Daí a facilidade das entregas aos que ainda aparecem com dedos de escultor, daí os desânimos e as indiferenças, daí o supor-se que apenas surgimos no mundo para nos garantirmos, diariamente, um almoço, um jantar e uma casa; perdem-se as almas nas tarefas inferiores do existir, nenhuma grande aspiração de beleza, de liberdade e de amor guia através das noites obscuras e dos cerrados nevoeiros aqueles mesmo que nasceram mais fortemente desprendidos das animalidades primitivas.
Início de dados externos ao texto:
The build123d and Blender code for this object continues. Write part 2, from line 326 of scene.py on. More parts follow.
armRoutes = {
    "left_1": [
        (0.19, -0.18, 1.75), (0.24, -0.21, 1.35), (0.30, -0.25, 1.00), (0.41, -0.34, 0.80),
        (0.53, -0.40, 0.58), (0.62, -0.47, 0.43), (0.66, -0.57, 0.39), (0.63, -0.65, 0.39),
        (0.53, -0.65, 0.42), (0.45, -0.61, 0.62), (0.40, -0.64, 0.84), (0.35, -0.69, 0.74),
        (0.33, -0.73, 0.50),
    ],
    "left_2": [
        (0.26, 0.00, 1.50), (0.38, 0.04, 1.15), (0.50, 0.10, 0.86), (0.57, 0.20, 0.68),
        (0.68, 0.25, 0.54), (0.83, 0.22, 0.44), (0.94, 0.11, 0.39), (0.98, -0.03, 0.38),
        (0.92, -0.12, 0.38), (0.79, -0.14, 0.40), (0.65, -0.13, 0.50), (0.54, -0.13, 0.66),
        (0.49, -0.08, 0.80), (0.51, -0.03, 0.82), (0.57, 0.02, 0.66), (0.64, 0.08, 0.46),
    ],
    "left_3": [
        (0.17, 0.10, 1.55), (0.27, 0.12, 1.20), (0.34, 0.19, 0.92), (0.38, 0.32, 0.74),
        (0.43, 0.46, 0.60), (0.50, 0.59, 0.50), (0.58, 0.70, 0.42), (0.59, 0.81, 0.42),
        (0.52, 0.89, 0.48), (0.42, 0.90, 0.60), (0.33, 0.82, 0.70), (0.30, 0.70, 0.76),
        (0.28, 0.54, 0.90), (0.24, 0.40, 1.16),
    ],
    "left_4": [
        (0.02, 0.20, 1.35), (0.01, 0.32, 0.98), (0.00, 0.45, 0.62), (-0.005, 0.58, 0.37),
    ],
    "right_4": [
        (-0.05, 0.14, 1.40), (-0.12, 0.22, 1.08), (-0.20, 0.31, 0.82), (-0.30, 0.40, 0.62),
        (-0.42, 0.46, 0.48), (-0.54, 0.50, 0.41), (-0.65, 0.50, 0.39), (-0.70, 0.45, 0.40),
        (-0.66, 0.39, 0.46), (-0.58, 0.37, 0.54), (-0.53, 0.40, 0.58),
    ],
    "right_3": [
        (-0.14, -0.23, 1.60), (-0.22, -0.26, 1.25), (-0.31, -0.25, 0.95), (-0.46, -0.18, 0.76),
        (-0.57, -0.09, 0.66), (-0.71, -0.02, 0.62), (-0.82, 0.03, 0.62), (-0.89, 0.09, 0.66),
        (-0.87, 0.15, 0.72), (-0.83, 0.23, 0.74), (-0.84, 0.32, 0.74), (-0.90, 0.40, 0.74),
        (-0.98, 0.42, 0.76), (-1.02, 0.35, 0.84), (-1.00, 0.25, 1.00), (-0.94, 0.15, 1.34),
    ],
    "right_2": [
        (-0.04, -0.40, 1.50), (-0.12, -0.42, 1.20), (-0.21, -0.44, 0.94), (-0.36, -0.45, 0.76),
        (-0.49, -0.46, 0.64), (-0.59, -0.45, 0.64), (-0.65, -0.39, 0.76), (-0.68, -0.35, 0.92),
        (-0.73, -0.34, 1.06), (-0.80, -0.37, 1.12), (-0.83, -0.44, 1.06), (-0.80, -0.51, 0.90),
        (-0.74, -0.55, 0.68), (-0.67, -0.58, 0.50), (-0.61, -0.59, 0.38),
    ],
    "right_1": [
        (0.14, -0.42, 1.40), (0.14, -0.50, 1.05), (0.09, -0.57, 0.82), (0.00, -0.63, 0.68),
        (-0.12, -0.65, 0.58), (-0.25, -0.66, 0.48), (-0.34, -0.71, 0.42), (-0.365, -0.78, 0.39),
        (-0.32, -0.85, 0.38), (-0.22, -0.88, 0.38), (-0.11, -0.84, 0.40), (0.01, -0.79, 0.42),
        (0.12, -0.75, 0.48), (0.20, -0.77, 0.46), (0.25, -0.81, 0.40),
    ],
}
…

Há como que o prazer da desordem, da irresolução, do pensamento confuso; quase se tornou censurável marchar com a regularidade dos astros, divinizou-se o acto imprevisível e o gesto que vem contrariar o do momento anterior; ninguém pára um instante para reflectir, coordenar as ideias, eliminar as que se mostram incapazes de em acordo se ligarem ao que de seguro ficou estabelecido. 


















A fala medida e o silêncio que fazem possível o diálogo e pelo diálogo a viagem aos bordos mais longínquos do universo cederam o lugar a um discurso plural que deve ser aos ouvidos de Deus como zumbido importuno de insecto que teima em passar através da vidraça; quebra-se a barreira ateniense da harmonia e a barreira espartana da vontade e dá-se livre curso aos ímpetos, aos repentes, aos caprichos; troca-se o manso fluir dos grandes rios, a ondulação poderosa e calma do mar largo pelos cachões e as espumas das correntes que se entrechocam e batem. 


Que loucura vos tomou, meus irmãos homens? Urge que apeeis o Acaso do lugar divino que lhe destes, que lanceis, como diques e caminho da vida, as fortes linhas da inteligência ordenadora e da vontade, que acima de tudo se habitue a vossa alma a construir a existência com a pureza, o nítido recorte e a querida abstenção da estrofe de um poema.